▶ EXERCISE REQUIREMENTS: Leave out the pictures and return every entry exactly as it appears.

▶ ROWS:
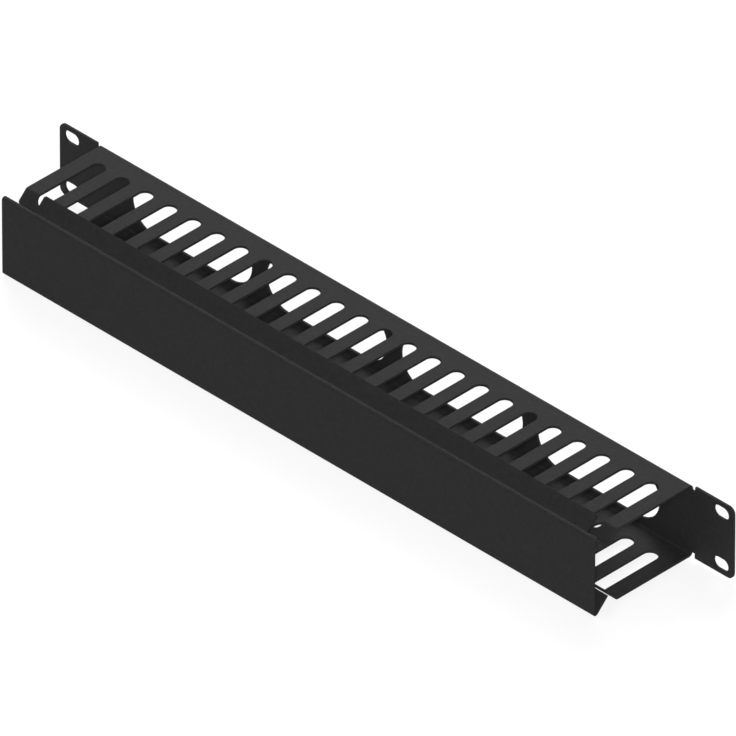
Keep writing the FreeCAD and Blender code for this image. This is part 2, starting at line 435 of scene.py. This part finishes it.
def divided_blank():
    """The blank, divided where its ears begin, along its fold lines and down its fingers."""
    blank = cut_blank()
    half = CHANNEL_LENGTH / 2
    for side in (-1, 1):
        divide(blank, (side * half, 0, 0), (1, 0, 0), PANEL_WIDTH / 2)
    for side in (-1, 1):
        for across, _, _ in STATIONS[1:-1]:
            divide(blank, (0, side * across, 0), (0, 1, 0), half)
    for x in slot_places()[1:]:
        divide(blank, (x - SLOT_PITCH / 2, 0, 0), (1, 0, 0), half, PLATE_START)
    return blank


def channel_sheet():
    """The blank folded, and given its other face and its cut edges."""
    blank = divided_blank()
    sheet = bmesh.new()
    outer = {v: sheet.verts.new(folded(v.co.x, v.co.y, 0.0)) for v in blank.verts}
    inner = {v: sheet.verts.new(folded(v.co.x, v.co.y, SHEET)) for v in blank.verts}
    for face in blank.faces:
        sheet.faces.new([outer[v] for v in face.verts])
        sheet.faces.new([inner[v] for v in reversed(face.verts)])
    for edge in blank.edges:
        if edge.is_boundary:
            a, b = edge.verts
            sheet.faces.new([outer[a], outer[b], inner[b], inner[a]])
    bmesh.ops.recalc_face_normals(sheet, faces=sheet.faces)
    mesh = bpy.data.meshes.new("channel_sheet")
    sheet.to_mesh(mesh)
    return add_object("channel_sheet", mesh)


def join_facets(piece):
    """Joins a solid's triangles into its flat faces, so that the rounding runs clean along the edges."""
    normals = piece.data.attributes.get("custom_normal")
    if normals:
        piece.data.attributes.remove(normals)
    weld = piece.modifiers.new("weld", "WELD")
    weld.merge_threshold = WELD_DISTANCE
    flat = piece.modifiers.new("flat", "DECIMATE")
    flat.decimate_type = "DISSOLVE"
    flat.angle_limit = SAME_PLANE


def soften_edges(piece):
    """The coat rounds every sheared edge of the sheet a little."""
    piece.data.shade_smooth()
    rounding = piece.modifiers.new("rounding", "BEVEL")
    rounding.width = EDGE_ROUNDING
    rounding.segments = ROUNDING_STEPS
    rounding.limit_method = "ANGLE"
    rounding.angle_limit = SHARP_EDGE
    rounding.use_clamp_overlap = False
    rounding.harden_normals = True
    rounding.loop_slide = False


def dress(piece, material):
    piece.data.materials.clear()
    piece.data.materials.append(material)
    soften_edges(piece)


add_camera()
add_sky()
add_softboxes()
add_floor()

channel = channel_sheet()
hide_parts("channel")
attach(channel, "channel_body")
dress(channel, powder_coat("channel_coat"))

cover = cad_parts["cover"]
join_facets(cover)
dress(cover, powder_coat("cover_coat"))

bpy.context.scene.view_settings.view_transform = "Standard"
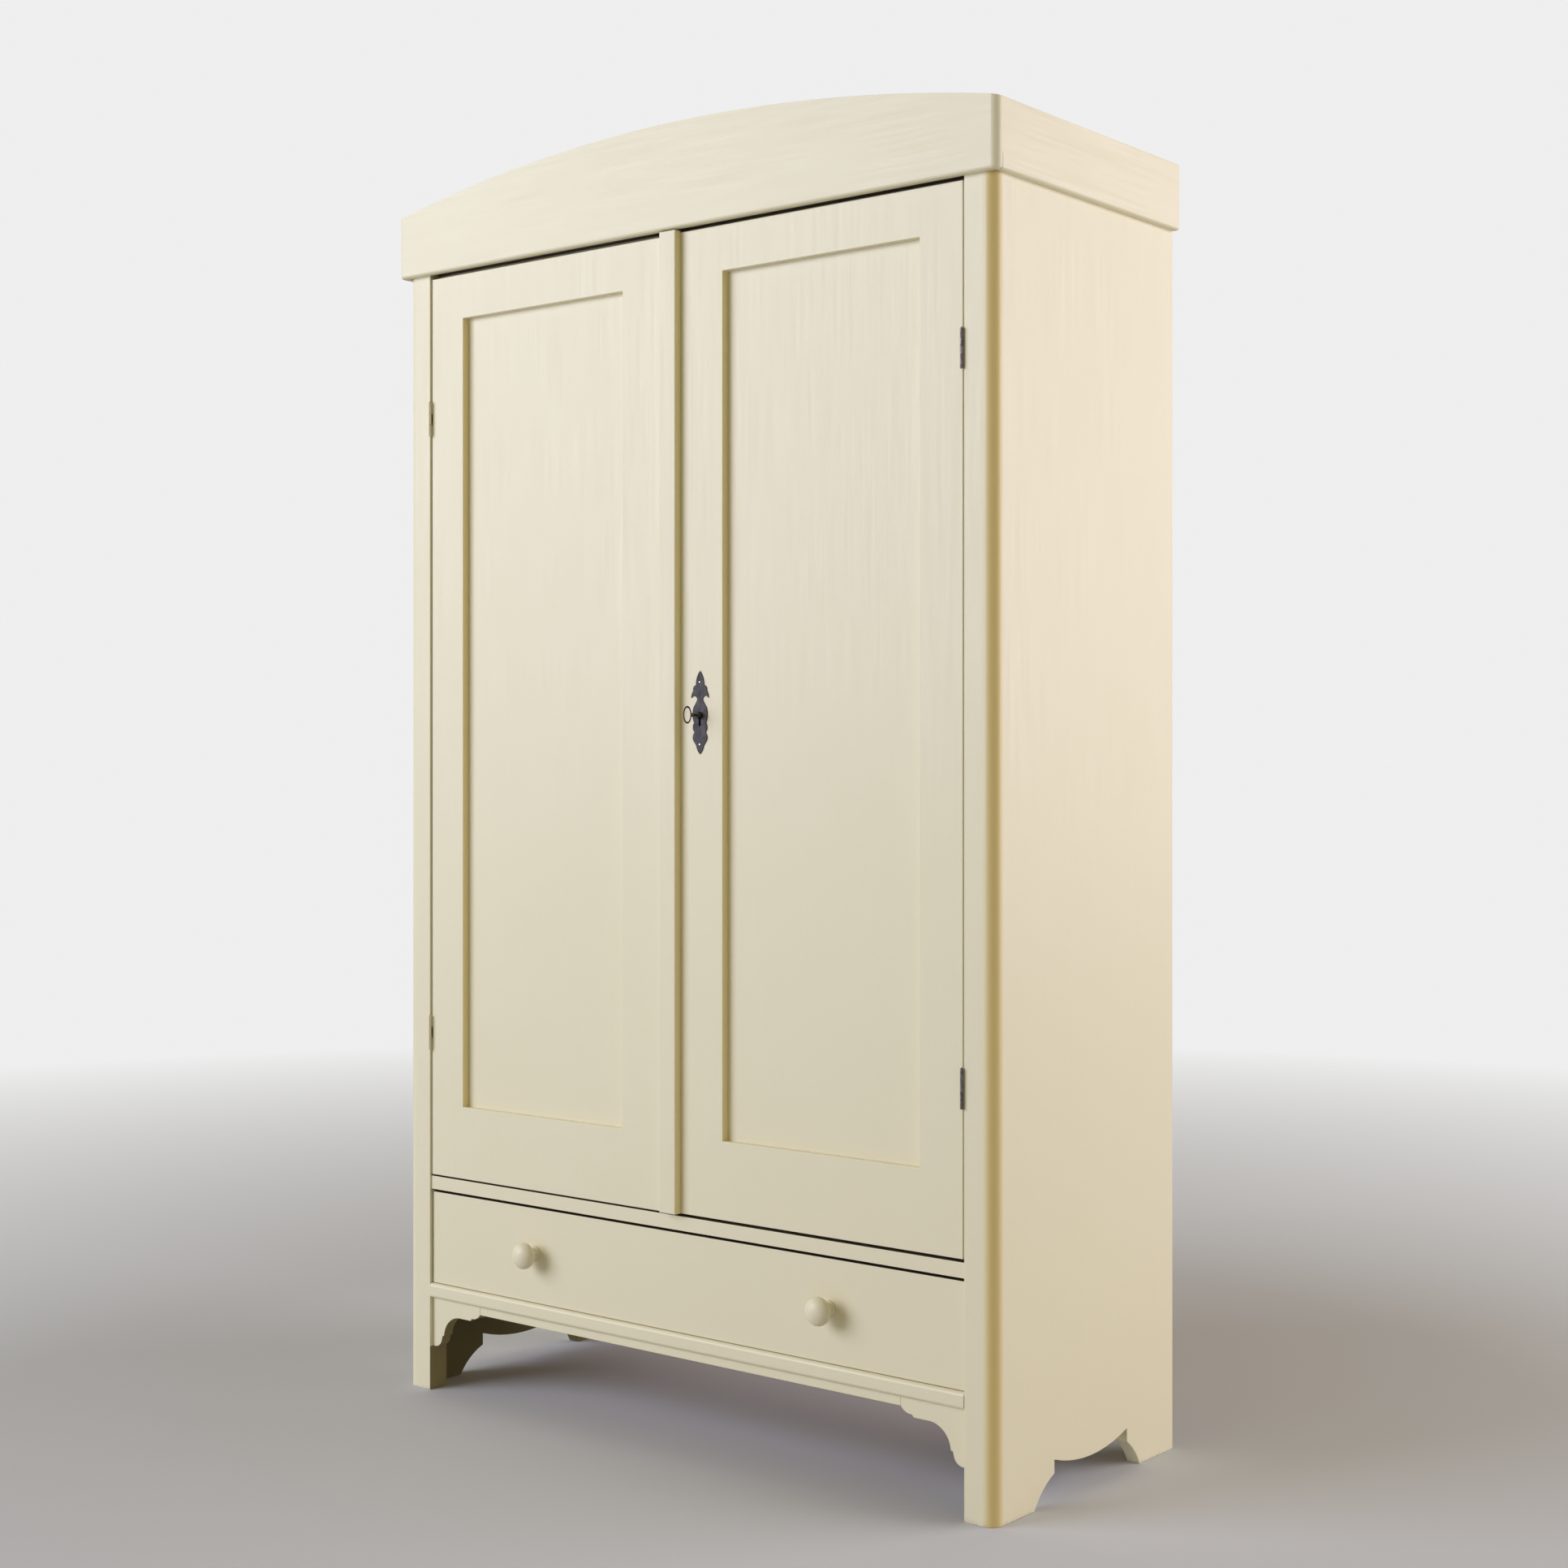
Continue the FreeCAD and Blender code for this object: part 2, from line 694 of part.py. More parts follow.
def keyhole_cut():
    """The keyhole through the right door's meeting stile: a bore and a slot."""
    through = ("door_face - overrun", "door_back + overrun")
    bore = rod("keyhole_radius", "keyhole_x", through, "keyhole_height", axis="y")
    slot = box(("keyhole_x - keyhole_slot_width / 2", "keyhole_x + keyhole_slot_width / 2"), through,
               ("keyhole_height - keyhole_slot_drop", "keyhole_height"))
    return [bore, slot]


def make_doors():
    make_door("left", "-door_outer", "meeting_left", "left_meeting_stile_width",
              "left_top_rail_width", "(door_bottom - left_door_drop)")
    make_door("right", "meeting_right", "door_outer", "right_meeting_stile_width",
              "right_top_rail_width", "door_bottom")
    strip = new_body("cover_strip", "meeting_right", "door_face", "door_bottom")
    pad(strip, "XY_Plane", [[
        ("0", "0"),
        ("0", "strip_edge_radius - strip_thickness"),
        arc("strip_edge_radius", 1),
        ("strip_edge_radius", "-strip_thickness"),
        ("strip_width - strip_edge_radius", "-strip_thickness"),
        arc("strip_edge_radius", 1),
        ("strip_width", "strip_edge_radius - strip_thickness"),
        ("strip_width", "0"),
    ]], "door_height")


# Butt hinges, two to a door: three knuckles round a pin whose end shows on top.
def hinge_parts(side, bottom):
    """The frame half and the door half of one hinge; side is 1 right, -1 left."""
    axis_x = "(%d * hinge_x)" % side
    step = "(hinge_height / %d)" % KNUCKLE_COUNT
    post_face = "(%d * post_inner)" % side
    door_edge = "(%d * door_outer)" % side
    leaf_y = "(hinge_y + hinge_leaf_width)"
    clear_y = "(hinge_y + knuckle_radius + hinge_pin_play + knuckle_gap)"

    def leaf(face, direction, low_y, level):
        other = "(%s + %d * hinge_leaf_thickness)" % (face, direction)
        pair = (face, other) if direction > 0 else (other, face)
        return box(pair, (low_y, leaf_y), level)

    frame = [leaf(post_face, -side, clear_y, (bottom, "%s + hinge_height" % bottom))]
    door = [leaf(door_edge, side, clear_y, (bottom, "%s + hinge_height" % bottom))]
    for index in range(KNUCKLE_COUNT):
        level = ("(%s + %d * %s + knuckle_gap / 2)" % (bottom, index, step),
                 "(%s + %d * %s - knuckle_gap / 2)" % (bottom, index + 1, step))
        knuckle = rod("knuckle_radius", axis_x, "hinge_y", level)
        if index % 2 == 0:
            frame += [knuckle, leaf(post_face, -side, "hinge_y", level)]
        else:
            door += [knuckle, leaf(door_edge, side, "hinge_y", level)]
    pin = ("(%s + %s / 2)" % (bottom, step), "(%s + hinge_height + hinge_pin_reach)" % bottom)
    frame.append(rod("hinge_pin_radius", axis_x, "hinge_y", pin))
    bore = rod("hinge_pin_radius + hinge_pin_play", axis_x, "hinge_y", pin)
    return fuse(frame), cut(fuse(door), [bore])


def make_hinges():
    for name, side, bottom in (("left", -1, "(door_bottom - left_door_drop)"), ("right", 1, "door_bottom")):
        upper = "(%s + door_height - hinge_top_inset - hinge_height)" % bottom
        lower = "(%s + hinge_bottom_inset)" % bottom
        halves = [hinge_parts(side, level) for level in (lower, upper)]
        keep("hinges_%s_frame" % name, group([frame for frame, _ in halves]))
        keep("hinges_%s_door" % name, group([door for _, door in halves]))


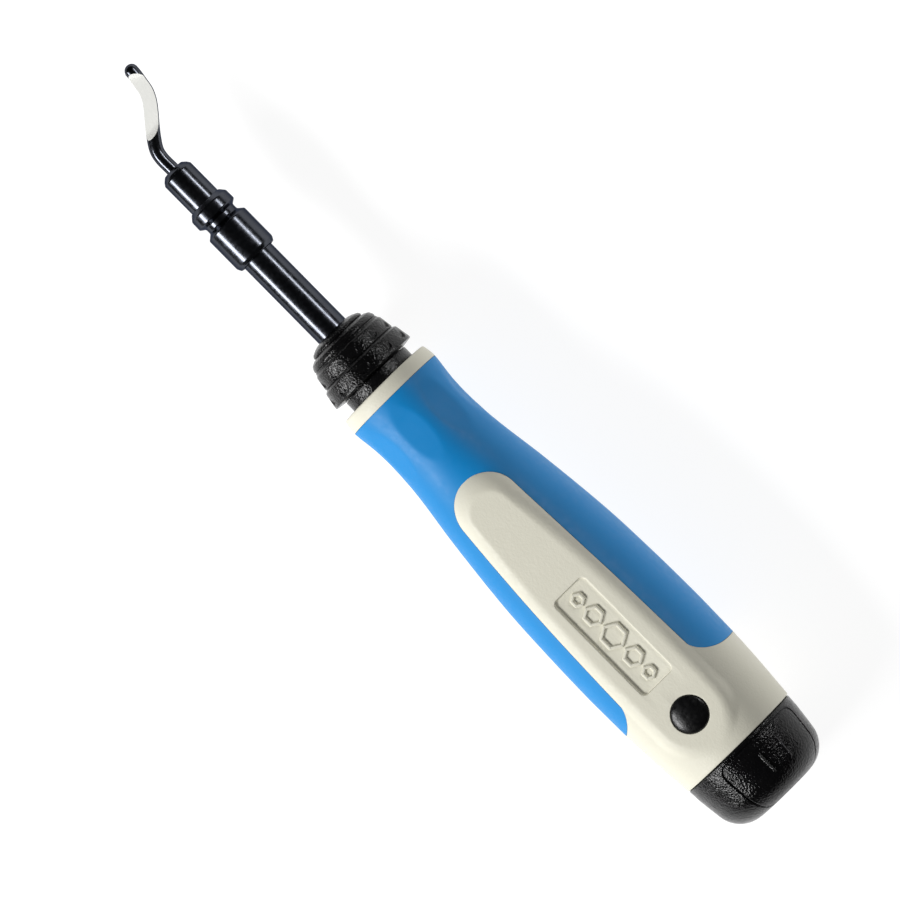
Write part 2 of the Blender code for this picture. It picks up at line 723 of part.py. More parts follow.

▶ TASK ANSWER:
Keep writing the FreeCAD and Blender code for this image. This is part 2, starting at line 435 of scene.py. This part finishes it.
def divided_blank():
    """The blank, divided where its ears begin, along its fold lines and down its fingers."""
    blank = cut_blank()
    half = CHANNEL_LENGTH / 2
    for side in (-1, 1):
        divide(blank, (side * half, 0, 0), (1, 0, 0), PANEL_WIDTH / 2)
    for side in (-1, 1):
        for across, _, _ in STATIONS[1:-1]:
            divide(blank, (0, side * across, 0), (0, 1, 0), half)
    for x in slot_places()[1:]:
        divide(blank, (x - SLOT_PITCH / 2, 0, 0), (1, 0, 0), half, PLATE_START)
    return blank


def channel_sheet():
    """The blank folded, and given its other face and its cut edges."""
    blank = divided_blank()
    sheet = bmesh.new()
    outer = {v: sheet.verts.new(folded(v.co.x, v.co.y, 0.0)) for v in blank.verts}
    inner = {v: sheet.verts.new(folded(v.co.x, v.co.y, SHEET)) for v in blank.verts}
    for face in blank.faces:
        sheet.faces.new([outer[v] for v in face.verts])
        sheet.faces.new([inner[v] for v in reversed(face.verts)])
    for edge in blank.edges:
        if edge.is_boundary:
            a, b = edge.verts
            sheet.faces.new([outer[a], outer[b], inner[b], inner[a]])
    bmesh.ops.recalc_face_normals(sheet, faces=sheet.faces)
    mesh = bpy.data.meshes.new("channel_sheet")
    sheet.to_mesh(mesh)
    return add_object("channel_sheet", mesh)


def join_facets(piece):
    """Joins a solid's triangles into its flat faces, so that the rounding runs clean along the edges."""
    normals = piece.data.attributes.get("custom_normal")
    if normals:
        piece.data.attributes.remove(normals)
    weld = piece.modifiers.new("weld", "WELD")
    weld.merge_threshold = WELD_DISTANCE
    flat = piece.modifiers.new("flat", "DECIMATE")
    flat.decimate_type = "DISSOLVE"
    flat.angle_limit = SAME_PLANE


def soften_edges(piece):
    """The coat rounds every sheared edge of the sheet a little."""
    piece.data.shade_smooth()
    rounding = piece.modifiers.new("rounding", "BEVEL")
    rounding.width = EDGE_ROUNDING
    rounding.segments = ROUNDING_STEPS
    rounding.limit_method = "ANGLE"
    rounding.angle_limit = SHARP_EDGE
    rounding.use_clamp_overlap = False
    rounding.harden_normals = True
    rounding.loop_slide = False


def dress(piece, material):
    piece.data.materials.clear()
    piece.data.materials.append(material)
    soften_edges(piece)


add_camera()
add_sky()
add_softboxes()
add_floor()

channel = channel_sheet()
hide_parts("channel")
attach(channel, "channel_body")
dress(channel, powder_coat("channel_coat"))

cover = cad_parts["cover"]
join_facets(cover)
dress(cover, powder_coat("cover_coat"))

bpy.context.scene.view_settings.view_transform = "Standard"
Continue the FreeCAD and Blender code for this object: part 2, from line 694 of part.py. More parts follow.
def keyhole_cut():
    """The keyhole through the right door's meeting stile: a bore and a slot."""
    through = ("door_face - overrun", "door_back + overrun")
    bore = rod("keyhole_radius", "keyhole_x", through, "keyhole_height", axis="y")
    slot = box(("keyhole_x - keyhole_slot_width / 2", "keyhole_x + keyhole_slot_width / 2"), through,
               ("keyhole_height - keyhole_slot_drop", "keyhole_height"))
    return [bore, slot]


def make_doors():
    make_door("left", "-door_outer", "meeting_left", "left_meeting_stile_width",
              "left_top_rail_width", "(door_bottom - left_door_drop)")
    make_door("right", "meeting_right", "door_outer", "right_meeting_stile_width",
              "right_top_rail_width", "door_bottom")
    strip = new_body("cover_strip", "meeting_right", "door_face", "door_bottom")
    pad(strip, "XY_Plane", [[
        ("0", "0"),
        ("0", "strip_edge_radius - strip_thickness"),
        arc("strip_edge_radius", 1),
        ("strip_edge_radius", "-strip_thickness"),
        ("strip_width - strip_edge_radius", "-strip_thickness"),
        arc("strip_edge_radius", 1),
        ("strip_width", "strip_edge_radius - strip_thickness"),
        ("strip_width", "0"),
    ]], "door_height")


# Butt hinges, two to a door: three knuckles round a pin whose end shows on top.
def hinge_parts(side, bottom):
    """The frame half and the door half of one hinge; side is 1 right, -1 left."""
    axis_x = "(%d * hinge_x)" % side
    step = "(hinge_height / %d)" % KNUCKLE_COUNT
    post_face = "(%d * post_inner)" % side
    door_edge = "(%d * door_outer)" % side
    leaf_y = "(hinge_y + hinge_leaf_width)"
    clear_y = "(hinge_y + knuckle_radius + hinge_pin_play + knuckle_gap)"

    def leaf(face, direction, low_y, level):
        other = "(%s + %d * hinge_leaf_thickness)" % (face, direction)
        pair = (face, other) if direction > 0 else (other, face)
        return box(pair, (low_y, leaf_y), level)

    frame = [leaf(post_face, -side, clear_y, (bottom, "%s + hinge_height" % bottom))]
    door = [leaf(door_edge, side, clear_y, (bottom, "%s + hinge_height" % bottom))]
    for index in range(KNUCKLE_COUNT):
        level = ("(%s + %d * %s + knuckle_gap / 2)" % (bottom, index, step),
                 "(%s + %d * %s - knuckle_gap / 2)" % (bottom, index + 1, step))
        knuckle = rod("knuckle_radius", axis_x, "hinge_y", level)
        if index % 2 == 0:
            frame += [knuckle, leaf(post_face, -side, "hinge_y", level)]
        else:
            door += [knuckle, leaf(door_edge, side, "hinge_y", level)]
    pin = ("(%s + %s / 2)" % (bottom, step), "(%s + hinge_height + hinge_pin_reach)" % bottom)
    frame.append(rod("hinge_pin_radius", axis_x, "hinge_y", pin))
    bore = rod("hinge_pin_radius + hinge_pin_play", axis_x, "hinge_y", pin)
    return fuse(frame), cut(fuse(door), [bore])


def make_hinges():
    for name, side, bottom in (("left", -1, "(door_bottom - left_door_drop)"), ("right", 1, "door_bottom")):
        upper = "(%s + door_height - hinge_top_inset - hinge_height)" % bottom
        lower = "(%s + hinge_bottom_inset)" % bottom
        halves = [hinge_parts(side, level) for level in (lower, upper)]
        keep("hinges_%s_frame" % name, group([frame for frame, _ in halves]))
        keep("hinges_%s_door" % name, group([door for _, door in halves]))


Write part 2 of the Blender code for this picture. It picks up at line 723 of part.py. More parts follow.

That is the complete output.